Local resided proxy structure

In Fig. 3, the object storage interface which provided by LP for data access, is up to standard with cloud management interface CDMI [12], support PUT, GET, Delete, FTP, NFS and other operations. In addition, we also designed a permission configure interface to support specified data access strategy before uploading.

The main function of Data Processing Services is to interact with user and receive user data, put data to the lower data storage services, and publish data to cloud. Furthermore, it receives user’s instructions and gets response data from Data Storage Services, then put them to user. Data Processing Services include Metadata Management, Uniform Resource Management, Data Encryption and Decryption, Ciphertext Access Control Management and other functions.

LP generate meta data for each user data object, which include the information of data object identifier, data access policy, access time, the state of data objects, data location, key location and ciphertext location etc., also contains LP identifier which is used to distinguish released data form different proxy. URM includes resource scheduling module and duplicate management module, which is mainly responsible for the application and dispatch of resources. Data Encryption and Decryption is mainly used for data confidentiality protection, we use AES-128 algorithm in the scheme. Ciphertext Access Control Management can complete main work of access control based on hierarchical CP-ABE, including system initialization, user management, key generation, key distribution and other operations, it can take on most of overhead when users use cloud storage services, and can improve access efficiency.

Data Storage Services is responsible for manage local data cache and data storage in cloud. Local cache use LP itself storage, that to store higher frequency access data objects by using principle of the most recently used priority. Cloud Storage Management is mainly responsible for the storage of data stored in the cloud storage services, including upload/download data, optimizing data layout and other means to reduce user costs.

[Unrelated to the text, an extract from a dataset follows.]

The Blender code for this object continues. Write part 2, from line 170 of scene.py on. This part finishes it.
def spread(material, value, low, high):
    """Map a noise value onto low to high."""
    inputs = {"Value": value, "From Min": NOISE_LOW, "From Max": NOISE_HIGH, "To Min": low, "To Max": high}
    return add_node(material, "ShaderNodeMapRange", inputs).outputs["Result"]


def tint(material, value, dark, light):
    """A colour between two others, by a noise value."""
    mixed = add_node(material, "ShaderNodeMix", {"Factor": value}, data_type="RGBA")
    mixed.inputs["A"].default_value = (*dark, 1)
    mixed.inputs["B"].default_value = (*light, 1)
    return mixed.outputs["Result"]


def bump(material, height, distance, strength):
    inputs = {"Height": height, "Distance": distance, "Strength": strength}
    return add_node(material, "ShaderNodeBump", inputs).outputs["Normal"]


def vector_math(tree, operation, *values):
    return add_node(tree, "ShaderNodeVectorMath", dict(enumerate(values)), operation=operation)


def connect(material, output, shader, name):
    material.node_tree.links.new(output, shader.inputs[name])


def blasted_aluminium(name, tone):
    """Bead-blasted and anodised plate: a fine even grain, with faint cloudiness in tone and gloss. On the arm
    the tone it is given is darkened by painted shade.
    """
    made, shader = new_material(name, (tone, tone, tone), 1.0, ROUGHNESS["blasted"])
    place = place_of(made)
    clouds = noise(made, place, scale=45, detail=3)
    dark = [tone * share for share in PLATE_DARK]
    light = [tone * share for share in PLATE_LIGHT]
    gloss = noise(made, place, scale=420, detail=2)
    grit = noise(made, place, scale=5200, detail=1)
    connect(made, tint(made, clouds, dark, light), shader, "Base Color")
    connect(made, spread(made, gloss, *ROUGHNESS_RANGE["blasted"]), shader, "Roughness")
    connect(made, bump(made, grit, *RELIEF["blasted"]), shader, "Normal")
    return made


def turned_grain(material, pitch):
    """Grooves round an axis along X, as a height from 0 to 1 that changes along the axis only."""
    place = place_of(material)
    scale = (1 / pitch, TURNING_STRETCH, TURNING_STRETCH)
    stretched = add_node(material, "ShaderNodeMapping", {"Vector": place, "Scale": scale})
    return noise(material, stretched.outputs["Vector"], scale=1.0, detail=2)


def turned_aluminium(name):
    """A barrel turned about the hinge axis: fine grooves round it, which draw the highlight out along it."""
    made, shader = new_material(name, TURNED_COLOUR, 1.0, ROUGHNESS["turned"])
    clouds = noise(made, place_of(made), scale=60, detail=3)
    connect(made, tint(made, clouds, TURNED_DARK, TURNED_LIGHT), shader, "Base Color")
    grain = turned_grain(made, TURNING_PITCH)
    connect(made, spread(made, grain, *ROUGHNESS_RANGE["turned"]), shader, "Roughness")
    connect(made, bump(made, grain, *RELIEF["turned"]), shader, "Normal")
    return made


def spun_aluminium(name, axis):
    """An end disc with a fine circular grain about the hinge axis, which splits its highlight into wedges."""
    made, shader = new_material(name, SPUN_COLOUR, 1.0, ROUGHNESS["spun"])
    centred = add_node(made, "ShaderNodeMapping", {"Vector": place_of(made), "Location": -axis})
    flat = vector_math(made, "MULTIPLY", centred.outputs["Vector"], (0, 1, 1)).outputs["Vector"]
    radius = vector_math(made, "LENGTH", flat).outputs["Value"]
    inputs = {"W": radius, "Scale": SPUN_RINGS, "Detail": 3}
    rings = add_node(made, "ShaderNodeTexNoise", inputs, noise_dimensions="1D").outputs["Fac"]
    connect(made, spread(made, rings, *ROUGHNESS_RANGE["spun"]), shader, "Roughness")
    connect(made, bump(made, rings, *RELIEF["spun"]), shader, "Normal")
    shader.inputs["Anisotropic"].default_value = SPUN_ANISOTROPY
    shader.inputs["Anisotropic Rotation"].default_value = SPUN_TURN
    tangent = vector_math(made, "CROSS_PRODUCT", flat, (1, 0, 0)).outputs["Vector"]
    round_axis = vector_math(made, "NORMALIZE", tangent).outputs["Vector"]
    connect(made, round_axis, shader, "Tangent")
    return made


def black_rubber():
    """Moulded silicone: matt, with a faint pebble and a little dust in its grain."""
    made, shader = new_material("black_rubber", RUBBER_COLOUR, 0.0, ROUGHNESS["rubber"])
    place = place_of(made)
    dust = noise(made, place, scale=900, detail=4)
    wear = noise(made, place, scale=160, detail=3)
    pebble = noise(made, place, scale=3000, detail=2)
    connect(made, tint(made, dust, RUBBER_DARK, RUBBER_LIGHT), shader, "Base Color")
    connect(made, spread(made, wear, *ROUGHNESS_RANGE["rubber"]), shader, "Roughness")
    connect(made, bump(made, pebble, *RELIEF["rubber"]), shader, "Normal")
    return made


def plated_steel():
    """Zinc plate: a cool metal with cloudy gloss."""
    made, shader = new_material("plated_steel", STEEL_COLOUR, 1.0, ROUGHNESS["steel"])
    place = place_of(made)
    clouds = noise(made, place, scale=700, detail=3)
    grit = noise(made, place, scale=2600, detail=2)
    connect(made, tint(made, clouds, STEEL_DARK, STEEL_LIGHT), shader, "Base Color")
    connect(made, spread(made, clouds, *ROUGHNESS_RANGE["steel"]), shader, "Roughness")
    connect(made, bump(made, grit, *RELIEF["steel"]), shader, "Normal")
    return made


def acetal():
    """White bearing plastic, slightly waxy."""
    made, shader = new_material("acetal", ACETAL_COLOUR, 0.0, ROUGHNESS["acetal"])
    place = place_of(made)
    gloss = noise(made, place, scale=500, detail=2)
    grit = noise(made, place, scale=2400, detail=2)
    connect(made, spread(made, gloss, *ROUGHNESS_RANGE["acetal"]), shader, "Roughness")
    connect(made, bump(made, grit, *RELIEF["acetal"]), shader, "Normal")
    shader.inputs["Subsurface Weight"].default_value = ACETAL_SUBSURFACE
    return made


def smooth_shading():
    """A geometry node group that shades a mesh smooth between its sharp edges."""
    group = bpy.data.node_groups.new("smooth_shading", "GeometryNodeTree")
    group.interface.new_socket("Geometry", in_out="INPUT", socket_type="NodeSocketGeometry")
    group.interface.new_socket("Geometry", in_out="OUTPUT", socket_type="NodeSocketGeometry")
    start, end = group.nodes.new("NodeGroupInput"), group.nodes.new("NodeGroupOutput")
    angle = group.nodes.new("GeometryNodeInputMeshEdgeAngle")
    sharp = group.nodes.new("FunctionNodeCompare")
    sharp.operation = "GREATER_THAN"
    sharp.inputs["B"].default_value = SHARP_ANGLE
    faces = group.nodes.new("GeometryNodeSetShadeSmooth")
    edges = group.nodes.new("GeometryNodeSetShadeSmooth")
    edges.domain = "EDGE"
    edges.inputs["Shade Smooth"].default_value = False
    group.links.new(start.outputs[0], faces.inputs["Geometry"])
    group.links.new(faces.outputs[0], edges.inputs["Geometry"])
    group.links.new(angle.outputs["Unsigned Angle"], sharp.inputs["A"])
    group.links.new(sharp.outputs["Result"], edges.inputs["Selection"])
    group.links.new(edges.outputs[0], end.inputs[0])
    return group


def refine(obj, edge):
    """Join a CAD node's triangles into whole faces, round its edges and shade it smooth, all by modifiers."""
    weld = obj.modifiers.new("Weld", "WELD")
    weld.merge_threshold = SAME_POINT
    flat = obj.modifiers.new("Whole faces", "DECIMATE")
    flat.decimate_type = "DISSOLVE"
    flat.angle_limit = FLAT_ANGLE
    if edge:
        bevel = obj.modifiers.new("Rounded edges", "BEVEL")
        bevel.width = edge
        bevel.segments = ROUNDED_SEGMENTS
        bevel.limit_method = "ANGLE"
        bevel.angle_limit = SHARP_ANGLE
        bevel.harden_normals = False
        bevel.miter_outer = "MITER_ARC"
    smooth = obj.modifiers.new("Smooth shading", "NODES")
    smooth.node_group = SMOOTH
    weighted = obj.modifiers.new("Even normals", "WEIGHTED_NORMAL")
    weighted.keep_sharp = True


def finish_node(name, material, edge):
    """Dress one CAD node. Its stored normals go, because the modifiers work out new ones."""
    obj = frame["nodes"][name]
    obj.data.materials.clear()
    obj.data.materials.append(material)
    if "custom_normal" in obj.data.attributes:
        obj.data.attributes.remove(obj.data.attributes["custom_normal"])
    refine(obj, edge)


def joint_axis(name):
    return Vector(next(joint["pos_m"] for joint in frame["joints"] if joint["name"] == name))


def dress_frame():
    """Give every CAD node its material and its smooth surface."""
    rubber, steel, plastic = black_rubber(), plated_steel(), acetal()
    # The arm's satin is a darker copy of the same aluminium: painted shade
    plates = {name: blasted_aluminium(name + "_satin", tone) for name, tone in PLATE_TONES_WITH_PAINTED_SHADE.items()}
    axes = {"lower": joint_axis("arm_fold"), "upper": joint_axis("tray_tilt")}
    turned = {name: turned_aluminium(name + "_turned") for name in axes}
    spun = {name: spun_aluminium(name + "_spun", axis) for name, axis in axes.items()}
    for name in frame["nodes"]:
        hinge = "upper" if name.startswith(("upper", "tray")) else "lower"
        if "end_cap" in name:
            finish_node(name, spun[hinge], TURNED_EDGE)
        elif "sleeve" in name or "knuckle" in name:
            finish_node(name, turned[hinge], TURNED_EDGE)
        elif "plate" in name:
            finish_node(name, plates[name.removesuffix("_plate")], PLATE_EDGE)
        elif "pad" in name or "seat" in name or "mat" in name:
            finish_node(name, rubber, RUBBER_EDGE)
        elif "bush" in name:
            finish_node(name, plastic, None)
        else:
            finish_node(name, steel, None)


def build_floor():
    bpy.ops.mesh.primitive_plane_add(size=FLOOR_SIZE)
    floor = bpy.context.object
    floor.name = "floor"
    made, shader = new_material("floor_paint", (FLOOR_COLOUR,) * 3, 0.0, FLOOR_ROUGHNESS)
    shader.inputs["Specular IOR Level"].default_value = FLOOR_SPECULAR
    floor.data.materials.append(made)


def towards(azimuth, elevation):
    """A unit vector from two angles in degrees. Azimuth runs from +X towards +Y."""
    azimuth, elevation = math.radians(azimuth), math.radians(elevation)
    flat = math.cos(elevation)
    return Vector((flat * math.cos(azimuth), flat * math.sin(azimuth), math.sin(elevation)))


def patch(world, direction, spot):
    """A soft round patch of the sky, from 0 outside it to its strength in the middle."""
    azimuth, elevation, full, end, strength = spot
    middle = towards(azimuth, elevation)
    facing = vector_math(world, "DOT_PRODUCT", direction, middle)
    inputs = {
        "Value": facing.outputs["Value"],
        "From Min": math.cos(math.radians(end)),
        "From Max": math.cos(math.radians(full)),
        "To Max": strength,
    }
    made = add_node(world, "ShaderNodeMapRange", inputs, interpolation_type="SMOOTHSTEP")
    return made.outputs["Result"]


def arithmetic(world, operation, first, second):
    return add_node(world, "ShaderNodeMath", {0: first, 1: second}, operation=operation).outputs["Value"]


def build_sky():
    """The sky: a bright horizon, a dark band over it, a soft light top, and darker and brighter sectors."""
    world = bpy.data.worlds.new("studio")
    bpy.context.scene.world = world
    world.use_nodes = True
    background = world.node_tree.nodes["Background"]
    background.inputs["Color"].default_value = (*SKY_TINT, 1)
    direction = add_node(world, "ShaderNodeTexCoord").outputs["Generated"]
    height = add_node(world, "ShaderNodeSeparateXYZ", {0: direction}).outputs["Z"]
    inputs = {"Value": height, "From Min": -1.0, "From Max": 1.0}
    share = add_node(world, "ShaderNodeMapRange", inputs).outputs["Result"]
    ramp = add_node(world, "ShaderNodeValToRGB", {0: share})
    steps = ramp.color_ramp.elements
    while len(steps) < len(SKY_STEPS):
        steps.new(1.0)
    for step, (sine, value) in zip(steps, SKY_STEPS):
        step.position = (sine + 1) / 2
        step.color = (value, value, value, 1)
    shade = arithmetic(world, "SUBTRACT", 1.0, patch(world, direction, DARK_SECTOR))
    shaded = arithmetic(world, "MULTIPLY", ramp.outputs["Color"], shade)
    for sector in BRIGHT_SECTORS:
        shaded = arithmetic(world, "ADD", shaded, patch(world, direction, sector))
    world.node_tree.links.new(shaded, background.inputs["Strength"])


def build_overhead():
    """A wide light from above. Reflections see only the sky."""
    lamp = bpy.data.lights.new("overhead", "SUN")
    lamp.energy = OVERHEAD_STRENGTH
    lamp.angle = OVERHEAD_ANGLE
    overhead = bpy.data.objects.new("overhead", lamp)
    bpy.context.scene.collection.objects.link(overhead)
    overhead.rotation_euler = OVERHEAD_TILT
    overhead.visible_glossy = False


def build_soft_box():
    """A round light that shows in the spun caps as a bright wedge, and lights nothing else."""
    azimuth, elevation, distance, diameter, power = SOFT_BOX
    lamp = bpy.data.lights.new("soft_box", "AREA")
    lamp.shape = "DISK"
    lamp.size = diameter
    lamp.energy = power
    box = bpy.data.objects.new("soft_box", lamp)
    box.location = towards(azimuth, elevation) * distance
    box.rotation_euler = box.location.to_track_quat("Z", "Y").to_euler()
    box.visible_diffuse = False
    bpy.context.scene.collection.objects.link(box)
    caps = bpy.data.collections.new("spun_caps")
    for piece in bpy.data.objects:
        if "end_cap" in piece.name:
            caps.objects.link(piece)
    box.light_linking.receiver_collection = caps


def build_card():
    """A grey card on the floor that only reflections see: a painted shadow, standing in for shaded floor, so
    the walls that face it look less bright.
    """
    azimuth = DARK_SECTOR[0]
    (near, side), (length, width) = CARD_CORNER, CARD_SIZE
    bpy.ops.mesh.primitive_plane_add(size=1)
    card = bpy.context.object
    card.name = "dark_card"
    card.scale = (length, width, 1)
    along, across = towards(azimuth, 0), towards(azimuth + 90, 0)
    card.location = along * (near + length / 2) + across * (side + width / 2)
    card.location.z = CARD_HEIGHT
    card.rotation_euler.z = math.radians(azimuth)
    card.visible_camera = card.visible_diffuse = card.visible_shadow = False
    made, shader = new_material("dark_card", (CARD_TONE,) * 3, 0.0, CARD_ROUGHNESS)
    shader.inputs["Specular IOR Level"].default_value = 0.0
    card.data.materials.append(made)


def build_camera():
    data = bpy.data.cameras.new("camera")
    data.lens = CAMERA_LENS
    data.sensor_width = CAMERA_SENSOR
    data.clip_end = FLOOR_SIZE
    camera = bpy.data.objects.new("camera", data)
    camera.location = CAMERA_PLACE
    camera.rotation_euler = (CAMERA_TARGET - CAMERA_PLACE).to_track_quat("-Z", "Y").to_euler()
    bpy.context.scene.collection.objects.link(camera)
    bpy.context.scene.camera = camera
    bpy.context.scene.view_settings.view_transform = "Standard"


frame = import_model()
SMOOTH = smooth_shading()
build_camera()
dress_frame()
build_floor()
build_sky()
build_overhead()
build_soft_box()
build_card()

Let local proxy be LP 1 , LP 2 ,…, LP m , m represents the total number of local proxy, let LPj.urls be the data published by LP j , let data publishing as an example, the algorithm of data processing by local proxy are shown as Algorithm 1 below.

4 Experimental Results and Analysis

4.1 Experimental Data Selection

We use similar data sets to create simulation experimental data for lack of real data set using in access control based on hierarchy CP-ABE scheme. We select posting data of Netease Forum and TianYa BBS to create testing data set, among these data we select 2,854,693 posting record of Netease forum and 3,463,786 posting records in TianYa BBS from six different forums of each, all the data have filtered out pictures, video, audio etc. for testing. NetEase and TianYa BBS are used to simulate different Affiliation in the hierarchy structure, and the different forums section are used to simulate different departments, the post landlord, the post follower, the landlord’s fans are used to emulate different positions, we set the user’s login name as the identity ID, and area, integration, post time etc. as the attribute information.

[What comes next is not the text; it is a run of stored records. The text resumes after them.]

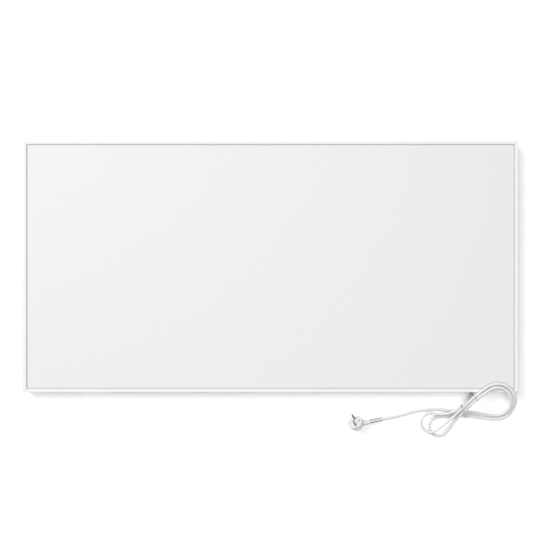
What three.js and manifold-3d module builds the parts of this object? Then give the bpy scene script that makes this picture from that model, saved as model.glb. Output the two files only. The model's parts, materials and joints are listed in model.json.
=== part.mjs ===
// An infrared panel heater, lying on its back with its cord bundled in front of it.
// Millimetres, +Z up: X runs along the panel's long side, Y up the panel as it hangs on a wall,
// and the heated face looks up. The origin is on the floor under the panel's middle.

import * as THREE from 'three';
import { mergeVertices } from 'three/addons/utils/BufferGeometryUtils.js';
import Module from 'manifold-3d';

const wasm = await Module();
wasm.setup();

const { degToRad, lerp, smootherstep } = THREE.MathUtils;

// ---------------------------------------------------------------- driving dimensions

// Gaps that every seat keeps.
const seat = 0.3; // between a piece and what carries it
const layerGap = 0.2; // between the thin layers behind the front plate

// The panel and its frame profile. The profile's parts are measured inward from the outer face.
const panelLength = 1200;
const panelHeight = 610;
const frameDepth = 22;
const frameWall = 1.4;
const lipWidth = 8.5;
const lipThickness = 1.4;
const shelfThickness = 1.2;
const chamberWidth = 6.9;
const chamberWall = 1.2;
const rearLipWidth = 14;
const rearLipThickness = 1.4;
const mitreGap = 0.2; // each rail end stands back from the mitre plane by this, along the rail

// The layers, front to back.
const sealThickness = 0.8;
const sealReveal = 2.5; // how much of the seal shows inside the lip
const plateThickness = 1;
const filmThickness = 0.8;
const filmMargin = 16; // film's edge from the panel's outer face
const foilThickness = 0.3;
const boardMargin = 0.6; // board and back plate from the frame's chamber
const backPlateThickness = 1;

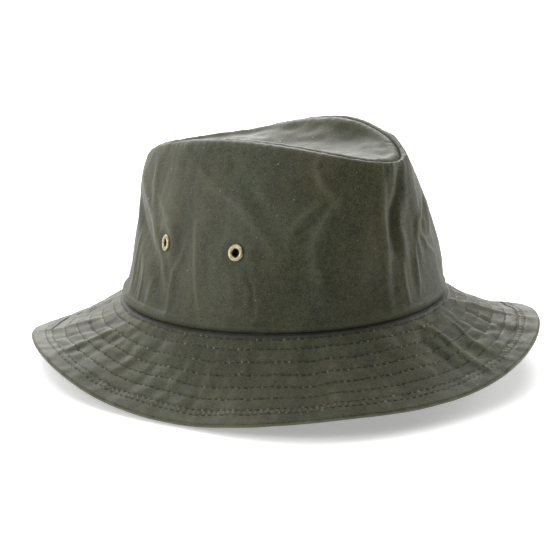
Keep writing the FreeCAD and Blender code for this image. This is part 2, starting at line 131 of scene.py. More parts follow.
def base_point(turn):
    return oval(turn, BASE_WIDTH, BASE_LENGTH)


def base_outward(turn):
    return outward(turn, BASE_WIDTH, BASE_LENGTH)


def turn_gap(turn, degrees):
    """Signed turn from a place given in degrees, the short way round."""
    return (turn - math.radians(degrees) + math.pi) % WHOLE_TURN - math.pi


def turn_hump(turn, place, spread):
    return hump(turn_gap(turn, place), math.radians(spread))


def ridge_lift(turn):
    return sum(rise * turn_hump(turn, place, spread) for place, spread, rise in RIDGE_LIFTS)


def ridge_height(turn):
    return (RIDGE_HEIGHT + RIDGE_FRONT * np.cos(turn) - RIDGE_SIDE * np.cos(2 * turn)
            + RIDGE_LEAN * np.sin(turn) + ridge_lift(turn))


def ridge_point(turn):
    return oval(turn, RIDGE_WIDTH, RIDGE_LENGTH) + up(ridge_height(turn))


def ridge_outward(turn):
    return outward(turn, RIDGE_WIDTH, RIDGE_LENGTH)


def wall_point(turn, climb):
    """Outer face of the crown wall; climb runs from 0 at the lower edge to 1 at the ridge."""
    bulge = (BULGE + BULGE_FRONT * np.cos(turn) - BULGE_SIDE * np.cos(2 * turn)
             - BULGE_PINCH * np.cos(3 * turn))
    straight = base_point(turn) * wide(1 - climb) + ridge_point(turn) * wide(climb)
    return straight + base_outward(turn) * wide(bulge * 4 * climb * (1 - climb))


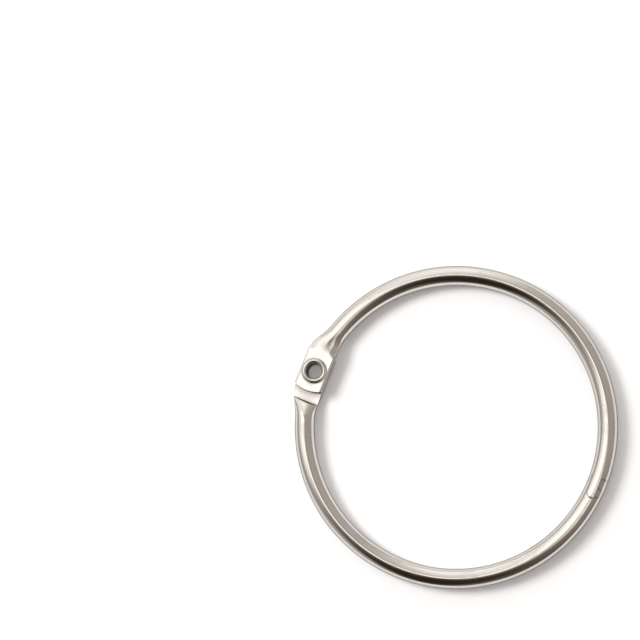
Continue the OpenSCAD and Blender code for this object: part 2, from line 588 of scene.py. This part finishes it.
def finish_steel(piece, name, body, nodes, ring):
    """Rounds the cut edges, smooths the rest, names the piece, sets it on its body and hides the
    model's parts it stands for.
    """
    edit(piece)
    weld(ring)
    face_outwards()
    done()
    if ring.bead > 0:
        add_modifier(piece, "BEVEL", width=ring.bead, segments=BEVEL_SEGMENTS,
                     limit_method="ANGLE", angle_limit=BEVEL_ANGLE, use_clamp_overlap=True)
    activate(piece)
    bpy.ops.object.shade_smooth_by_angle(angle=SMOOTH_ANGLE)
    # Keeps the level faces flat up to their rounded edges
    edit(piece)
    pick(piece, "EDGE", lambda edge: rounds_over(edge, ring))
    bpy.ops.mesh.mark_sharp()
    done()
    add_modifier(piece, "WEIGHTED_NORMAL", keep_sharp=True)
    piece.name = name
    piece.data.name = name
    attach(piece, body)
    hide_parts(*nodes)
    return piece


def build_tongue_half(ring, rivet, latch):
    """Half ring with the upper tab, cut back at the latch to the hooked tongue."""
    shoulder = latch.tongue / 2
    far = 2 * ring.tube
    hole = eye_radius + rivet.wall + rivet.turn_fit
    half = half_blank(ring, hole, -arc_angle(latch.shift + shoulder + ring.wall))
    # Cuts off all past the shoulder but the tongue's plan, then room for the fork's floor
    waste = block((-far, shoulder - 2 * far, -far), (far, shoulder, far))
    cut(waste, tongue_prism(ring, latch, 0))
    cut(half, at_latch(waste, latch))
    cut(half, at_latch(fork_floor(ring, latch, 0), latch))
    return finish_steel(half, "tongue_half_steel", TONGUE_BODY, ["tongue_half"], ring)


def build_fork_half(ring, rivet, latch):
    """Half ring with the lower tab and a hollow bar, with the tongue's pocket at the latch."""
    shoulder = latch.tongue / 2
    far = 2 * ring.tube
    end = arc_angle(latch.shift - shoulder - ring.wall)
    half = half_blank(ring, eye_radius + rivet.wall, end)
    bore_start = pi - arc_angle(ring.neck_start + ring.neck_length + ring.wall)
    bore_end = arc_angle(latch.shift + shoulder - ring.wall / 2)
    bore = spin_bar(ring.tube / 2 - ring.wall, ring.girth // 2, bore_start, bore_end)
    close_ends(bore)
    cut(half, bore)
    # Turned over, its tab lies under the other half's
    turned(half, Quaternion((1, 0, 0), pi))
    pocket = tongue_prism(ring, latch, latch.gap)
    cut(pocket, fork_floor(ring, latch, latch.gap))
    cut(half, at_latch(pocket, latch))
    # The prongs end just short of the tongue's shoulder
    end_face = shoulder - 2 * latch.gap
    cut(half, at_latch(block((-far, end_face, -far), (far, end_face + far, far)), latch))
    return finish_steel(half, "fork_half_steel", FORK_BODY, ["fork_half"], ring)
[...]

We created each post as a data object, because the actual data objects are too large for testing, we selected data objects within 10 M. There are totally 173,598 data objects that are created, the total size of the data objects are 1329.3 GB. We set 2,618,952 data access operations in total, which include 481,248 writing operation data, about 252 GB, and 2,137,704 reading operation data objects, about 587.6 GB. We assume that each data object has 12 leaf nodes access control tree, and each read operation have been authorized.

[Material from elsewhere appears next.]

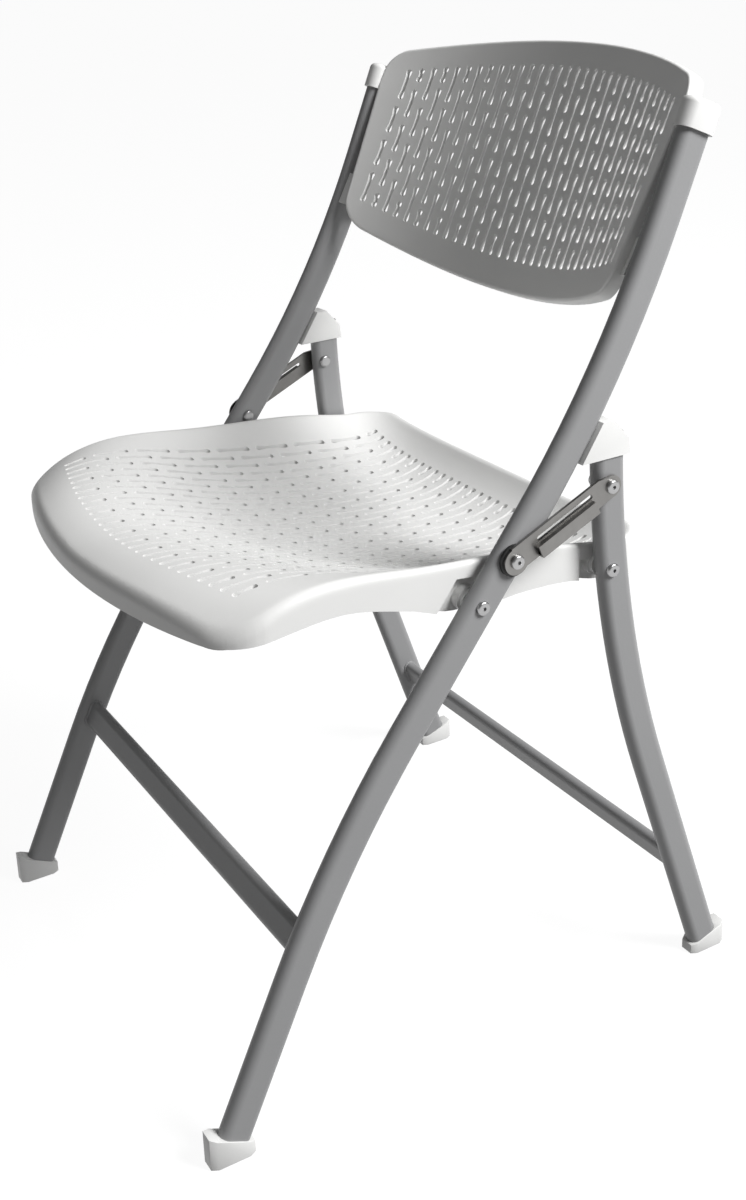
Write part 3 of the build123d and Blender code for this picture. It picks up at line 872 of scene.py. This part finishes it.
# ---------------------------------------------------------------- studio
FLOOR_GLOW = 0.93
FLOOR_HALF = 60
FLOOR_DROP = 0.0005
FILL = 0.17
KEY_AT = (2.15, 1.65, 2.7)
KEY_SIZE = 1.6
KEY_POWER = 172
AIM = (0, 0, 0.45)


def build_floor():
    """White floor that takes a faint shadow and throws no light back up."""
    bm = bmesh.new()
    bmesh.ops.create_grid(bm, x_segments=1, y_segments=1, size=FLOOR_HALF)
    material, tree, shader, coords = new_material("studio_floor")
    patches = noise(tree, coords, 2.0)
    link(tree, tinted(tree, patches, (0.12, 0.12, 0.12), (0.13, 0.13, 0.13)),
         shader.inputs["Base Color"])
    shader.inputs["Roughness"].default_value = 0.9
    shader.inputs["Emission Color"].default_value = (1, 1, 1, 1)
    shader.inputs["Emission Strength"].default_value = FLOOR_GLOW
    floor = make_object("studio_floor", bm, material)
    floor.location.z = -FLOOR_DROP
    floor.visible_diffuse = False


def area_light(name, at, aim, size, power):
    """Round soft light at one point, facing another."""
    data = bpy.data.lights.new(name, "AREA")
    data.shape = "DISK"
    data.size = size
    data.energy = power
    lamp = bpy.data.objects.new(name, data)
    lamp.location = at
    lamp.rotation_euler = (Vector(aim) - Vector(at)).to_track_quat("-Z", "Y").to_euler()
    bpy.context.scene.collection.objects.link(lamp)


build_floor()
area_light("key", KEY_AT, AIM, KEY_SIZE, KEY_POWER)

world = bpy.data.worlds.new("studio")
bpy.context.scene.world = world
world.use_nodes = True
background = world.node_tree.nodes["Background"]
background.inputs["Color"].default_value = (1, 1, 1, 1)
background.inputs["Strength"].default_value = FILL
bpy.context.scene.view_settings.view_transform = "Standard"

camera_data = bpy.data.cameras.new("camera")
camera_data.sensor_width = 36
camera_data.lens = 45.1
camera_data.shift_x = 0.115
camera_data.shift_y = -0.146
camera = bpy.data.objects.new("camera", camera_data)
camera.location = (1.1155, -0.6550, 0.9567)
camera.rotation_euler = [math.radians(a) for a in (71.320, 3.393, 62.624)]
bpy.context.scene.collection.objects.link(camera)
bpy.context.scene.camera = camera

4.2 Experimental Results and Analysis

The prototype system for testing is written in C++ running on Linux platform. The prototype system includes a local agent and a client program, local agent performs the operation of data publishing, data fetching, and ciphertext access control based on hierarchical CP-ABE etc., the client program access data through local agent. We use part of others work for reference in prototype system, which include: AES-128 and SHA256 algorithms; CP-ABE tools library [13]; The information dispersal algorithms routines in Jerasure library [14] which are used to implement the (k, n) threshold scheme. We use Hadoop distributed file system HDFS as the local cloud storage system, that are running on UBuntu platform server. Figures 4 and 5 show the time cost of publishing data and reading and writing data in different ways.

Fig. 4.
figure 4

Time cost comparison when publishing data in different ways

Fig. 5.
figure 5

Time cost comparison when retrieving data in different ways

From the experimental data, we conclude that the time cost of ciphertext access control based on hierarchical CP-ABE are less than direct access control of CP-ABE, whether the operation is data publish operation or data retrieval operation, the experiment show that the access control scheme based on hierarchical CP-ABE can effectively provide access efficiency when using cloud storage service, but its time cost are greater than direct access storage cloud, the reason is to have increased the operation of ciphertext access control, which performs the protection of data privacy.

5 Conclusion

In this paper we proposed solution about protection of data privacy when using cloud storage service from the user point of view. On the one hand, we proposed a scheme of ciphertext access control policy based on hierarchical CP-ABE which increase hierarchical structure in access right distribution and precise identity information in attribute distribution, the use of both precise identity and attributes at the same time can efficiently implement fine-grained access control, and support for key generation in hierarchy structure, this scheme can be more suitable for actual scenarios in cloud storage services. On the other hand, we proposed an efficiency access control optimizing technique based on local agency, which can implement data privacy protection. We showed the basic structure of local agents and data processing etc. experiments show that the scheme can effectively reduce the impact of using ciphertext access control mechanism and improve the access efficiency of cloud storage. Further research is the integrity protection of ciphertext, replication policy, access right revocation and optimization techniques that affect the efficiency of cloud storage access.